Anyway, thanks, dude. Oh, yeah, I remember the part of your OP where you got skidmark with the whole Asian daughter thing, and then took her with you (that shit cracked me up). I was just giving an example of what I, myself, have had to do on occasion, in lieu of taking things farther up the food chain.

I should also take this opportunity to clarify (because it’s probably not clear to everyone here) that I don’t take lightly the notion that someone ought to lose one’s job over stuff like this. Like I said, the punishment could vary with the strength of the offence.

For instance, slurs of any kind (that anyone who’s been raised in America or has spent a significant amount of time here ought to know is a slur) should be grounds for immediate dismissal. So should any egregious stereotyping. On the other end of the spectrum, perhaps “good” stereotypes (even though I can’t abide those, either) would warrant, at the very least, a most aciduous tongue-lashing. The first time it happens. And I do mean “at the very least”.

And re my being hung over (smart ass!), a little midrash (Hebrew lesson: it’s similar to a story): Some months ago, I read an obit in the paper, and one of the things the widow was quoted as saying was, “Dave sure loved his liquor,” and I thought to myself (after craking up, then picking myself up from off the floor), “Bless her heart! That’s what I want someone to say about me when I throw off this mortal coil!” And I meant it, too. Still do. :slight_smile:

Well, yeah, but the point is not to change the asshole’s mind. The point is to teach him that it’s best to limit shit like that to his circle of similar-minded slack-jawed friends and relatives. Changing his mind would be icing on the cake, no?

I think you need to take a chill pill. The guy was just being funny and Chinese is different from Korean…they eat cats instead of dogs!

For your information, the illegal (but quite prevalent) “boshintang stew” restaurants here use dogs and cats to make that crud.

Let’s be concise in our language here; the guy was trying to be funny. In a spectacularly inappropriate way for someone who makes his bread-and-butter dealing with the public. I don’t think anyone’s arguing that he meant it as anything but a joke, but it was a joke not worth making.

Exactamundo.

As said elsewhere in here, if his mind is bent that way, he needs to keep his bends to himself.

I wouldn’t have literally dragged my daughter into it, whatever course of action I decided on. Why fuck up her day?

It wasn’t an attempt to fuck up her day, trust me. It was much more along the lines of her being in the room when I got the call and my repeating it to her after I got off the phone and both of us nodding and saying, " Oooooh you’re going with me/ I’m going with you" kind of thing.
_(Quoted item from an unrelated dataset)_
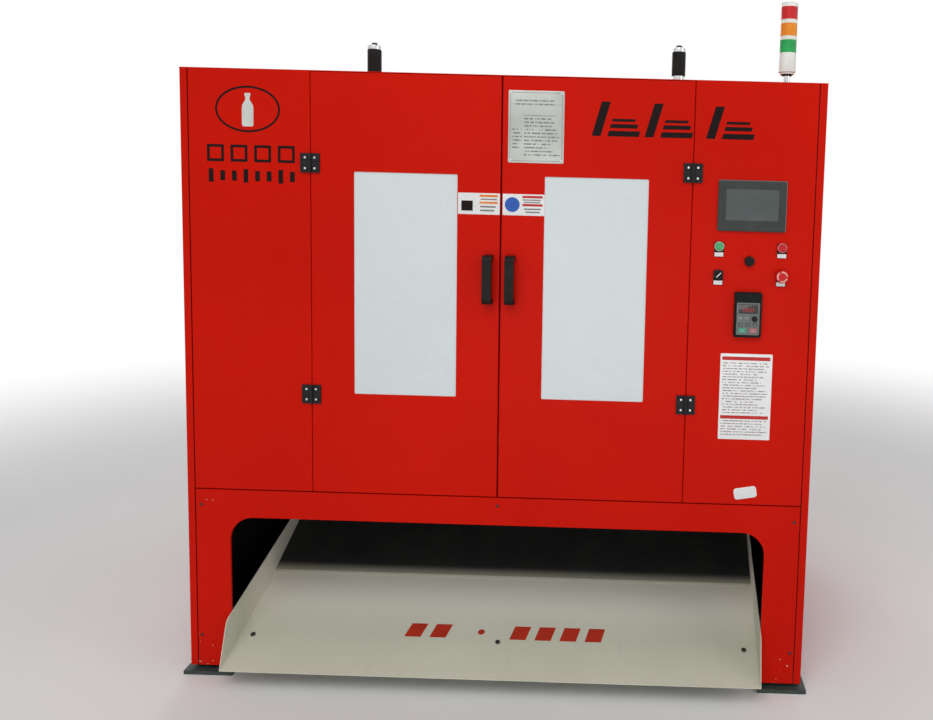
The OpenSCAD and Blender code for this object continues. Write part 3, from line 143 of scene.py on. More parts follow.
# Distance from zero of a point with these two coordinates
def hypotenuse(tree, first, second):
    squares = calc(tree, "ADD", calc(tree, "POWER", first, 2.0), calc(tree, "POWER", second, 2.0))
    return calc(tree, "SQRT", squares)


# 1 for rays from the camera, straight or by way of gloss or glass
def seenRays(tree):
    rays = tree.nodes.new("ShaderNodeLightPath").outputs
    bent = calc(tree, "MAXIMUM", rays["Is Glossy Ray"], rays["Is Transmission Ray"])
    return calc(tree, "MAXIMUM", rays["Is Camera Ray"], bent)


def newMaterial(name):
    material = bpy.data.materials.new(name)
    material.use_nodes = True
    tree = material.node_tree
    return material, tree, tree.nodes["Principled BSDF"]


def addBump(tree, shader, layers):
    # each layer: height socket, strength, distance in metres
    normal = None
    for height, strength, distance in layers:
        links = {"Height": height}
        if normal is not None:
            links["Normal"] = normal
        values = {"Strength": strength, "Distance": distance}
        normal = addNode(tree, "ShaderNodeBump", values, links).outputs[0]
    tree.links.new(normal, shader.inputs["Normal"])


# Values that most looks share
usual = {
    "stretch": (1, 1, 1), "speckShare": 0.5, "speckRange": (0.58, 0.75), "smearPerPatch": 6,
    "depth": 0.4 * mm, "waveDepth": 20 * mm,
}
shaderSockets = {
    "metal": "Metallic", "specular": "Specular IOR Level",
    "coat": "Coat Weight", "clear": "Transmission Weight",
}


# Surface with soft patches of two colours, uneven gloss and fine grain
def makeFinish(name, ownLook, paintOver=None):
    look = {**usual, **ownLook}
    material, tree, shader = newMaterial(name)
    spot = objectSpot(tree, look["stretch"])
    plain = objectSpot(tree)
    patches = spread(tree, noiseAt(tree, plain, look["patch"], 4), 0, 1)
    colour = blendColours(tree, patches, look["colour"], look["shade"])
    if "speck" in look:
        dots = noiseAt(tree, spot, look["speckSize"], 2)
        specks = spread(tree, dots, 0, look["speckShare"], *look["speckRange"])
        colour = blendColours(tree, specks, colour, look["speck"])
    if paintOver:
        colour = paintOver(tree, colour)
    tree.links.new(colour, shader.inputs["Base Color"])
    smears = noiseAt(tree, spot, look["patch"] * look["smearPerPatch"], 3)
    tree.links.new(spread(tree, smears, *look["rough"]), shader.inputs["Roughness"])
    layers = [(noiseAt(tree, spot, look["grain"], 2), look["lift"], look["depth"])]
    if "wave" in look:
        layers.insert(0, (noiseAt(tree, plain, look["wave"], 1), look["waveLift"], look["waveDepth"]))
    addBump(tree, shader, layers)
    for key, socket in shaderSockets.items():
        if key in look:
            shader.inputs[socket].default_value = look[key]
    return material


# Finishes
redPaint = {
    "colour": (0.56, 0.0075, 0.0012), "shade": (0.50, 0.0062, 0.001), "patch": 1.4,
    "rough": (0.40, 0.44), "grain": 700, "lift": 0.04, "wave": 1.6, "waveLift": 0.06,
    "specular": 0.06,
}
# Painted shade for places inside the cabinet: its colour, the depth behind the front where it starts on the
# apron, and the panels' sheet thickness
unlit = {"deep": 9 * mm, "sheet": 1.5 * mm, "colour": (0.012, 0.011, 0.011)}
# Chips lie below top and above upper, further out than outer
chips = {
    "top": 130 * mm, "upper": 545 * mm, "outer": 860 * mm, "size": 95, "twist": 0.4, "rarity": 0.70,
    "colour": (0.55, 0.53, 0.48),
}


# Painted shade: the inner faces of the side panels are painted near black, standing in for the shade inside
# the cabinet
def paintedShadeInside(tree, colour):
    x, y = axes(tree)[:2]
    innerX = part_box("right_side_panel")[1].x - unlit["sheet"]
    inside = calc(tree, "LESS_THAN", calc(tree, "ABSOLUTE", x), innerX)
    between = calc(tree, "LESS_THAN", calc(tree, "ABSOLUTE", y), -frontY - unlit["sheet"])
    return blendColours(tree, calc(tree, "MULTIPLY", inside, between), colour, unlit["colour"])


# Pale chips in the paint near the floor, and painted shade on the folds behind the arch's lip
def chipsAndShadeBehindLip(tree, colour):
    x, y, z = axes(tree)[:3]
    # painted shade: everything behind the apron's front face gets the unlit colour
    deep = calc(tree, "GREATER_THAN", y, frontY + unlit["deep"])
    colour = blendColours(tree, deep, colour, unlit["colour"])
    low = calc(tree, "LESS_THAN", z, chips["top"])
    ends = calc(tree, "MAXIMUM", low, calc(tree, "GREATER_THAN", z, chips["upper"]))
    side = calc(tree, "GREATER_THAN", calc(tree, "ABSOLUTE", x), chips["outer"])
    noise = noiseAt(tree, objectSpot(tree), chips["size"], 4, chips["twist"])
    marks = calc(tree, "GREATER_THAN", noise, chips["rarity"])
    share = calc(tree, "MULTIPLY", calc(tree, "MULTIPLY", ends, side), marks)
    return blendColours(tree, share, colour, chips["colour"])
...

She’s 15 1/2, not 6. I give her enough respect to have a sense of self and a sense of how to handle negativity. Rather, she is in the process of learning to handle such and this was a chance to see things unfold in real time and yet have some protection there in the guise of her father. That is opposed to her having to deal with racist shit from jerks like this guy out there in the world with nobody next to her.

I’m not trying to turn this into To Sir With Love meets Durango Street meets Guess Who’s Coming To Dinner meets MAS*H, okay? It was a thing that happened, she went with me, got an eyeful and earful of this asshole and got to add this to her life experiences.

I didn’t do it to teach her a lesson with her kicking and screaming. She was pretty torqued up by what this toad had said and wanted to see his face. I don’t think that having some spine is a negative thing.

But how cool would that be? :smiley:

It reminded me of “Hey, Big Tuna!”

Well, at least he has enough of a conscience to be abashed by the whole thing.

By all means, hang him out to dry, but I do take a small scrap (a very small scrap) of comfort (wrong word, not sure of correct one here) that he was embarassed.

If he’s truly an asshole, he shrug and do it again. If he is as socially awkward as he seems to be making such lame attempts at humor, this may focus him on his job.

Yanno, I was not inclined to cut The Big Putz any slack but you are correct. He does have a shred of conscience. Perhaps it is like those photos of a twin growing inside someone’s chest cavity, with a bizarre and frightening clump of hair, an eyeball, seven teeth and a half a fingertip all in an area the size of a softball.

That is what this guy’s conscience is. It’s there, but stunted and not of any real use. OTOH, were he totally amoral you are right- he’d have been a jerk and just shrugged.